What you are asked to do
Would you quote the material below in full and unchanged?

Data section
## start
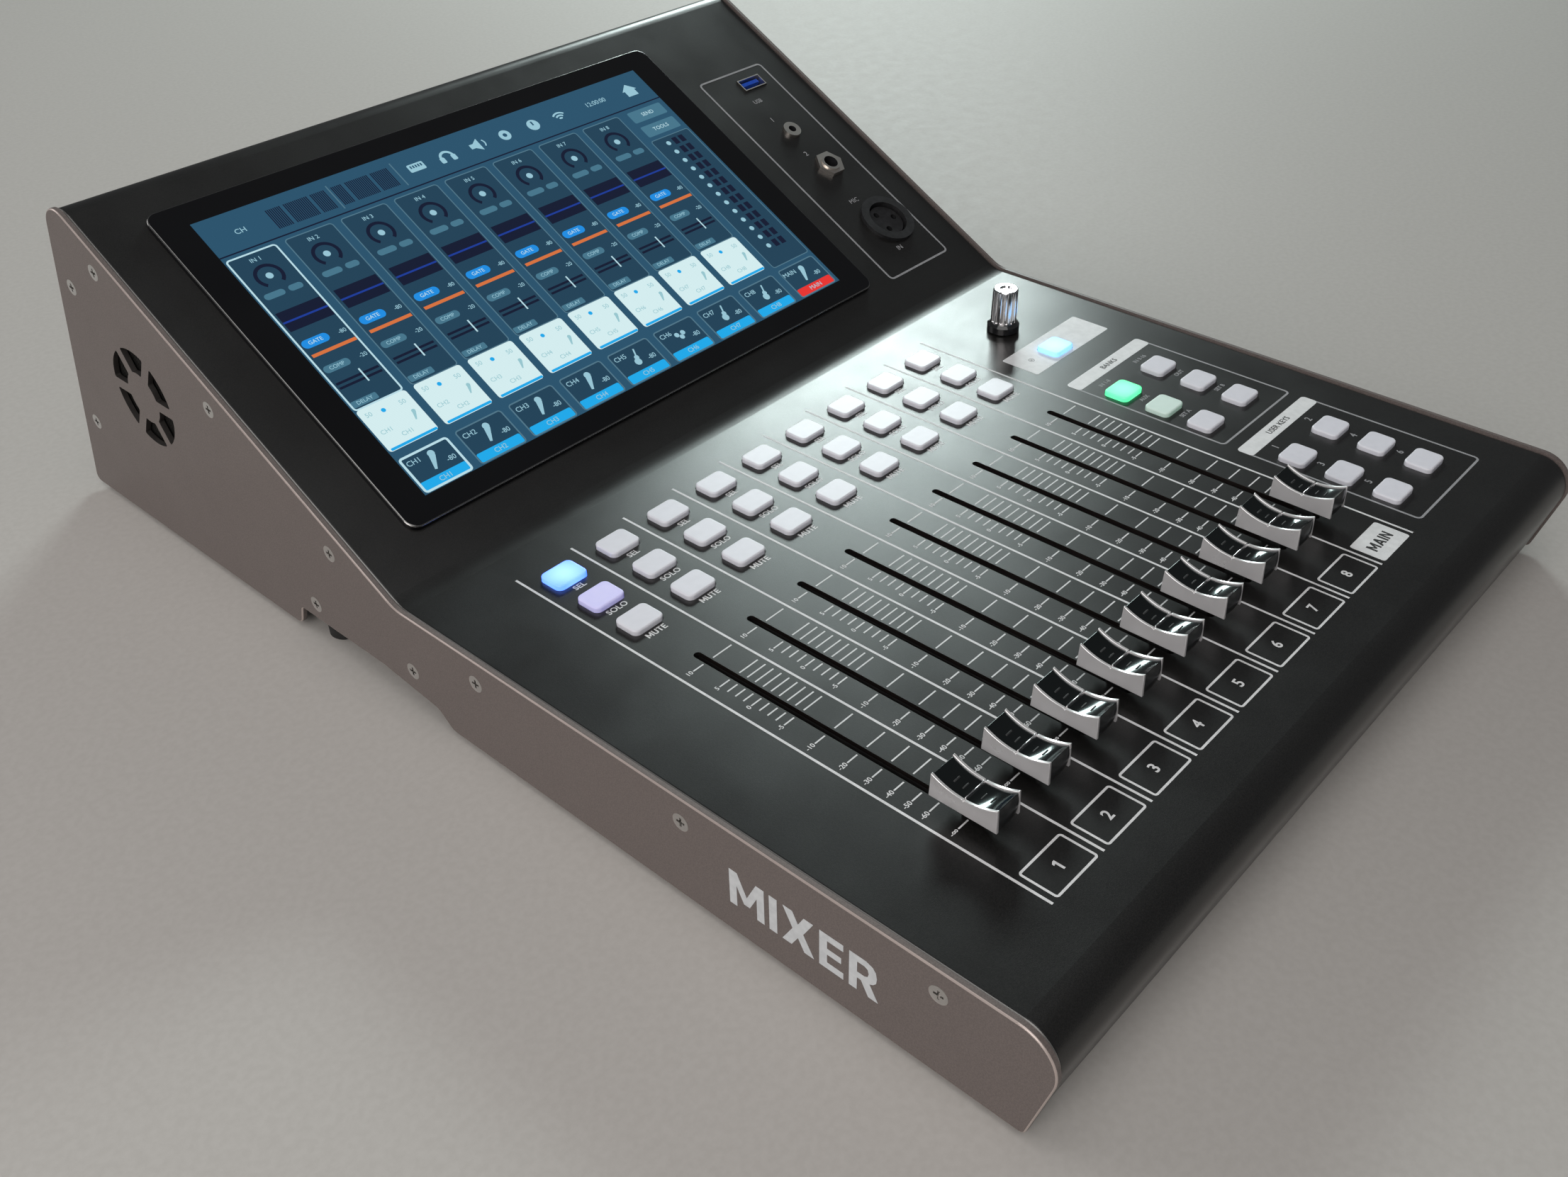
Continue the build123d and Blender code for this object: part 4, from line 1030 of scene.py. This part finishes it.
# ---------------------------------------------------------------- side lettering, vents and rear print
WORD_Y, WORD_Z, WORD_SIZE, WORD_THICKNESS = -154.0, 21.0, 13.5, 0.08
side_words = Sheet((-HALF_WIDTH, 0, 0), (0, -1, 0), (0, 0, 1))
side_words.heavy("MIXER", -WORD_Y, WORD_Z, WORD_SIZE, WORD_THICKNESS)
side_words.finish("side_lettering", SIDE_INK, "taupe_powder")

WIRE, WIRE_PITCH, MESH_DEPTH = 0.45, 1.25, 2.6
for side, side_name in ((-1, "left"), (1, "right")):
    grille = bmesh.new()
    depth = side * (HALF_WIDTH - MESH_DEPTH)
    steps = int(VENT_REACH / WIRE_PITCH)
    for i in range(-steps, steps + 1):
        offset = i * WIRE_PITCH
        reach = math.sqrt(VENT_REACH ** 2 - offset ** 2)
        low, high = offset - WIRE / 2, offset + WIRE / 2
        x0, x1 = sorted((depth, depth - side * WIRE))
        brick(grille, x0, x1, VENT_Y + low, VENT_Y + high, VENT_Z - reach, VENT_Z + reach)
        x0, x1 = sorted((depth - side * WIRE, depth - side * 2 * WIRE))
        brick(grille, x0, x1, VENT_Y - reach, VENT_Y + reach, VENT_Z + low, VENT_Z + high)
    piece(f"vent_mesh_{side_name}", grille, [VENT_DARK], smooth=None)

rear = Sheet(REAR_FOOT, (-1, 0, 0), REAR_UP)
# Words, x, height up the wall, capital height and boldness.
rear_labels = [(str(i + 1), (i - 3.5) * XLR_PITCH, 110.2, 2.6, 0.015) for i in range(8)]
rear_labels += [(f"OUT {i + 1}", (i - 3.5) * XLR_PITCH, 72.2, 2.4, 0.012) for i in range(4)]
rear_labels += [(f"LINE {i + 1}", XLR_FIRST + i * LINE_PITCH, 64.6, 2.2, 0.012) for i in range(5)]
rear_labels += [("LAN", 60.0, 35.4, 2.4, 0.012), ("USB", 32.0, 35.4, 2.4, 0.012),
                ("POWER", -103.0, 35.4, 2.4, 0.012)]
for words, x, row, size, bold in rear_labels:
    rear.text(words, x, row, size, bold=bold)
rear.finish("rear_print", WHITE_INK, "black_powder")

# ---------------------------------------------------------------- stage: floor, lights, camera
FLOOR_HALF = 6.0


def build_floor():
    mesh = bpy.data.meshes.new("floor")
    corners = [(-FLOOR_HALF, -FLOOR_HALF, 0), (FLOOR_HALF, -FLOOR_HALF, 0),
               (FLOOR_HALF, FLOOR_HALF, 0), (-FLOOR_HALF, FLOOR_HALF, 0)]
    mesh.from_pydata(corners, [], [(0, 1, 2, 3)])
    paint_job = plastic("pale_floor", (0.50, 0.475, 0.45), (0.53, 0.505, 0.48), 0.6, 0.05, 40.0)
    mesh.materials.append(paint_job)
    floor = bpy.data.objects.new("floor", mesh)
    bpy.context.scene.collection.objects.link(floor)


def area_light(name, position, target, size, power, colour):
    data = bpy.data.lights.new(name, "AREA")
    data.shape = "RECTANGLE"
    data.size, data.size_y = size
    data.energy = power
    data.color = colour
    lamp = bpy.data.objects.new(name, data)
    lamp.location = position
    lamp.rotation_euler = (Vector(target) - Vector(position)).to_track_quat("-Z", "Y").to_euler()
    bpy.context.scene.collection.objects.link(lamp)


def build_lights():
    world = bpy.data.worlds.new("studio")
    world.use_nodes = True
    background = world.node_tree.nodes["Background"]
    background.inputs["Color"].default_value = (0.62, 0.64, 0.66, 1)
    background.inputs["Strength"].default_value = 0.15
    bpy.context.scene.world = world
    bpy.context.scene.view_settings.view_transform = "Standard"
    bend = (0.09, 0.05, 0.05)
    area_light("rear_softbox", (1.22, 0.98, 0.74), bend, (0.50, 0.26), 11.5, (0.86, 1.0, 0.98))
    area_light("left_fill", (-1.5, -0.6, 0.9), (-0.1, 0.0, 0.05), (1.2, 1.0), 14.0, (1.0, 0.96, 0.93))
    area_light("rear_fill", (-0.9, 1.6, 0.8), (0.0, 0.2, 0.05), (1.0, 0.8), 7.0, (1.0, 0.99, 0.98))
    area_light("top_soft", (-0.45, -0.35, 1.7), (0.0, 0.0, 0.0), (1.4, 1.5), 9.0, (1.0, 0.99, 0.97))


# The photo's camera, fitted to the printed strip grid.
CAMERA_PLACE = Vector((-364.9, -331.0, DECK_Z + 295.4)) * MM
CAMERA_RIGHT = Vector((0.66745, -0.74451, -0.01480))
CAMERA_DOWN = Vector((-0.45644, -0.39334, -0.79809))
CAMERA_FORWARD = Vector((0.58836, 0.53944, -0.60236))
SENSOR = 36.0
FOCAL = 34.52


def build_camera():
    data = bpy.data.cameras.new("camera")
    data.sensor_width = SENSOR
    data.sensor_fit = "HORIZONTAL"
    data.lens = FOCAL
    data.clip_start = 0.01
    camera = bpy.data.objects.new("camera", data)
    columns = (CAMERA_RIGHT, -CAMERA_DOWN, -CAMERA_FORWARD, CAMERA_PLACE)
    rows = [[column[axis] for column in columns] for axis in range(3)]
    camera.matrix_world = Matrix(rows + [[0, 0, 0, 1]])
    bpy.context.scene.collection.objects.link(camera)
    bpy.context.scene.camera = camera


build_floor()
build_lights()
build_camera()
## end
Response to this exercise
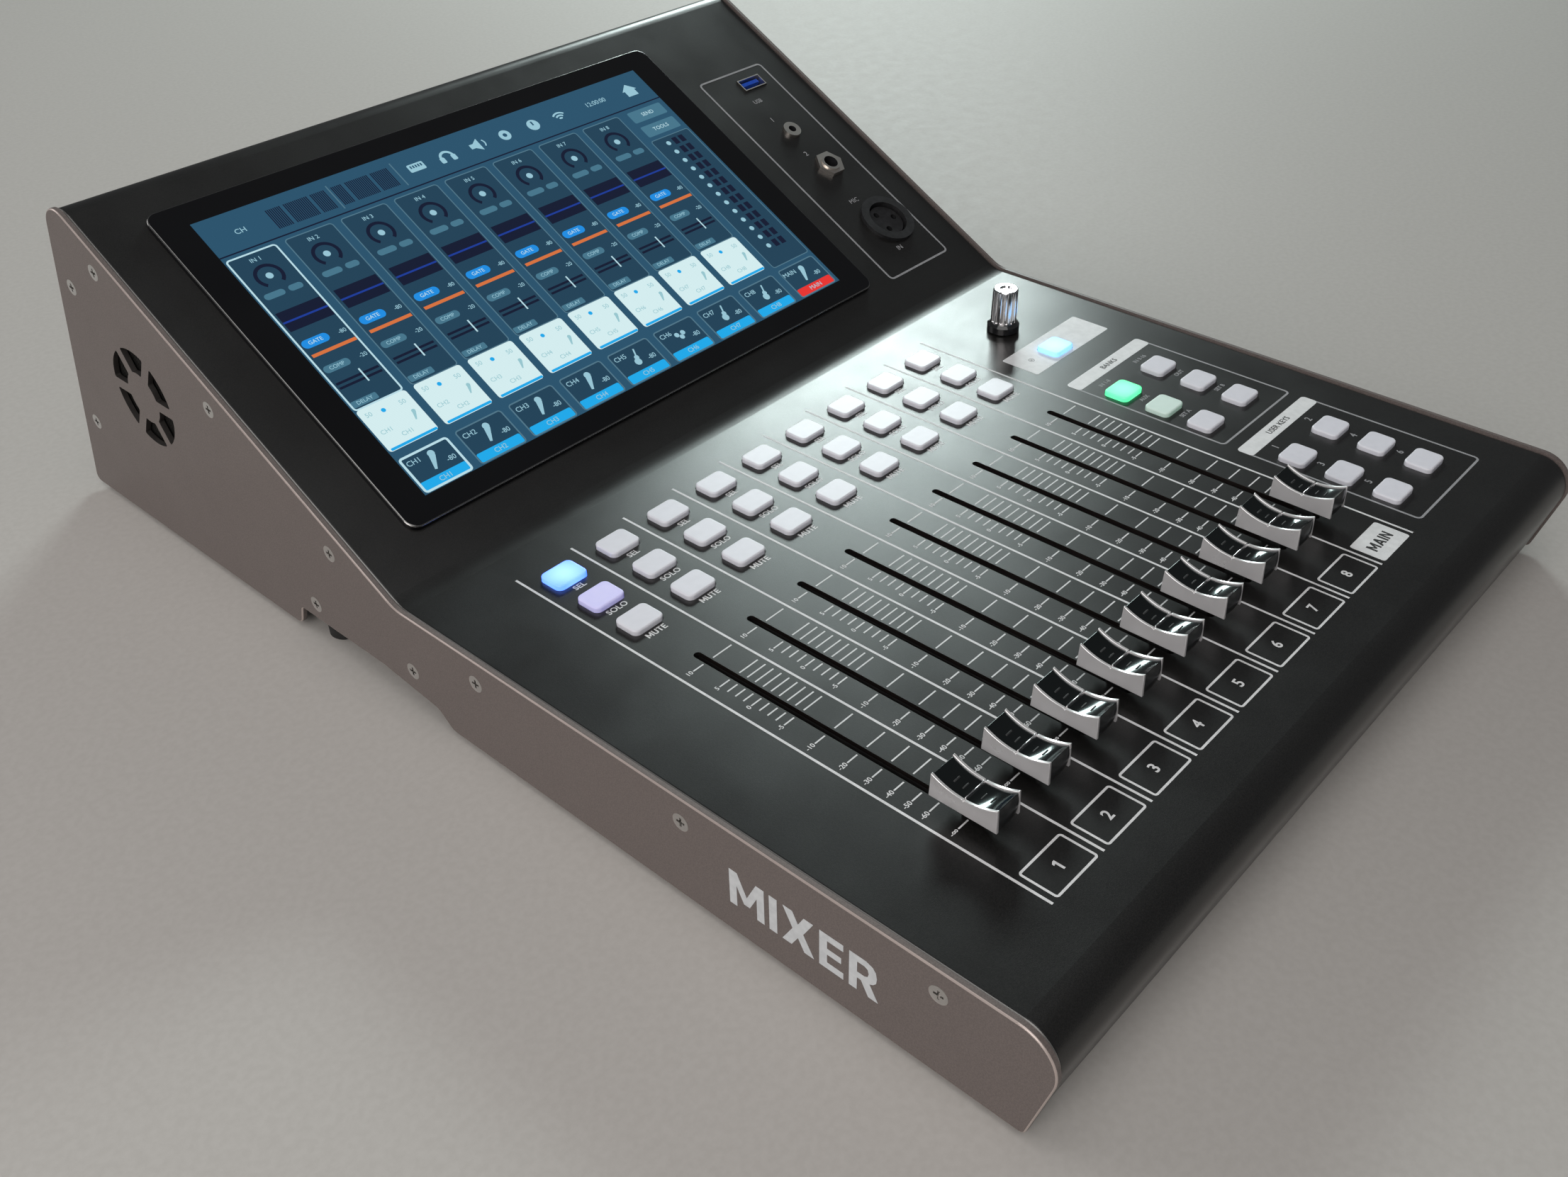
Continue the build123d and Blender code for this object: part 4, from line 1030 of scene.py. This part finishes it.
# ---------------------------------------------------------------- side lettering, vents and rear print
WORD_Y, WORD_Z, WORD_SIZE, WORD_THICKNESS = -154.0, 21.0, 13.5, 0.08
side_words = Sheet((-HALF_WIDTH, 0, 0), (0, -1, 0), (0, 0, 1))
side_words.heavy("MIXER", -WORD_Y, WORD_Z, WORD_SIZE, WORD_THICKNESS)
side_words.finish("side_lettering", SIDE_INK, "taupe_powder")

WIRE, WIRE_PITCH, MESH_DEPTH = 0.45, 1.25, 2.6
for side, side_name in ((-1, "left"), (1, "right")):
    grille = bmesh.new()
    depth = side * (HALF_WIDTH - MESH_DEPTH)
    steps = int(VENT_REACH / WIRE_PITCH)
    for i in range(-steps, steps + 1):
        offset = i * WIRE_PITCH
        reach = math.sqrt(VENT_REACH ** 2 - offset ** 2)
        low, high = offset - WIRE / 2, offset + WIRE / 2
        x0, x1 = sorted((depth, depth - side * WIRE))
        brick(grille, x0, x1, VENT_Y + low, VENT_Y + high, VENT_Z - reach, VENT_Z + reach)
        x0, x1 = sorted((depth - side * WIRE, depth - side * 2 * WIRE))
        brick(grille, x0, x1, VENT_Y - reach, VENT_Y + reach, VENT_Z + low, VENT_Z + high)
    piece(f"vent_mesh_{side_name}", grille, [VENT_DARK], smooth=None)

rear = Sheet(REAR_FOOT, (-1, 0, 0), REAR_UP)
# Words, x, height up the wall, capital height and boldness.
rear_labels = [(str(i + 1), (i - 3.5) * XLR_PITCH, 110.2, 2.6, 0.015) for i in range(8)]
rear_labels += [(f"OUT {i + 1}", (i - 3.5) * XLR_PITCH, 72.2, 2.4, 0.012) for i in range(4)]
rear_labels += [(f"LINE {i + 1}", XLR_FIRST + i * LINE_PITCH, 64.6, 2.2, 0.012) for i in range(5)]
rear_labels += [("LAN", 60.0, 35.4, 2.4, 0.012), ("USB", 32.0, 35.4, 2.4, 0.012),
                ("POWER", -103.0, 35.4, 2.4, 0.012)]
for words, x, row, size, bold in rear_labels:
    rear.text(words, x, row, size, bold=bold)
rear.finish("rear_print", WHITE_INK, "black_powder")

# ---------------------------------------------------------------- stage: floor, lights, camera
FLOOR_HALF = 6.0


def build_floor():
    mesh = bpy.data.meshes.new("floor")
    corners = [(-FLOOR_HALF, -FLOOR_HALF, 0), (FLOOR_HALF, -FLOOR_HALF, 0),
               (FLOOR_HALF, FLOOR_HALF, 0), (-FLOOR_HALF, FLOOR_HALF, 0)]
    mesh.from_pydata(corners, [], [(0, 1, 2, 3)])
    paint_job = plastic("pale_floor", (0.50, 0.475, 0.45), (0.53, 0.505, 0.48), 0.6, 0.05, 40.0)
    mesh.materials.append(paint_job)
    floor = bpy.data.objects.new("floor", mesh)
    bpy.context.scene.collection.objects.link(floor)


def area_light(name, position, target, size, power, colour):
    data = bpy.data.lights.new(name, "AREA")
    data.shape = "RECTANGLE"
    data.size, data.size_y = size
    data.energy = power
    data.color = colour
    lamp = bpy.data.objects.new(name, data)
    lamp.location = position
    lamp.rotation_euler = (Vector(target) - Vector(position)).to_track_quat("-Z", "Y").to_euler()
    bpy.context.scene.collection.objects.link(lamp)


def build_lights():
    world = bpy.data.worlds.new("studio")
    world.use_nodes = True
    background = world.node_tree.nodes["Background"]
    background.inputs["Color"].default_value = (0.62, 0.64, 0.66, 1)
    background.inputs["Strength"].default_value = 0.15
    bpy.context.scene.world = world
    bpy.context.scene.view_settings.view_transform = "Standard"
    bend = (0.09, 0.05, 0.05)
    area_light("rear_softbox", (1.22, 0.98, 0.74), bend, (0.50, 0.26), 11.5, (0.86, 1.0, 0.98))
    area_light("left_fill", (-1.5, -0.6, 0.9), (-0.1, 0.0, 0.05), (1.2, 1.0), 14.0, (1.0, 0.96, 0.93))
    area_light("rear_fill", (-0.9, 1.6, 0.8), (0.0, 0.2, 0.05), (1.0, 0.8), 7.0, (1.0, 0.99, 0.98))
    area_light("top_soft", (-0.45, -0.35, 1.7), (0.0, 0.0, 0.0), (1.4, 1.5), 9.0, (1.0, 0.99, 0.97))


# The photo's camera, fitted to the printed strip grid.
CAMERA_PLACE = Vector((-364.9, -331.0, DECK_Z + 295.4)) * MM
CAMERA_RIGHT = Vector((0.66745, -0.74451, -0.01480))
CAMERA_DOWN = Vector((-0.45644, -0.39334, -0.79809))
CAMERA_FORWARD = Vector((0.58836, 0.53944, -0.60236))
SENSOR = 36.0
FOCAL = 34.52


def build_camera():
    data = bpy.data.cameras.new("camera")
    data.sensor_width = SENSOR
    data.sensor_fit = "HORIZONTAL"
    data.lens = FOCAL
    data.clip_start = 0.01
    camera = bpy.data.objects.new("camera", data)
    columns = (CAMERA_RIGHT, -CAMERA_DOWN, -CAMERA_FORWARD, CAMERA_PLACE)
    rows = [[column[axis] for column in columns] for axis in range(3)]
    camera.matrix_world = Matrix(rows + [[0, 0, 0, 1]])
    bpy.context.scene.collection.objects.link(camera)
    bpy.context.scene.camera = camera


build_floor()
build_lights()
build_camera()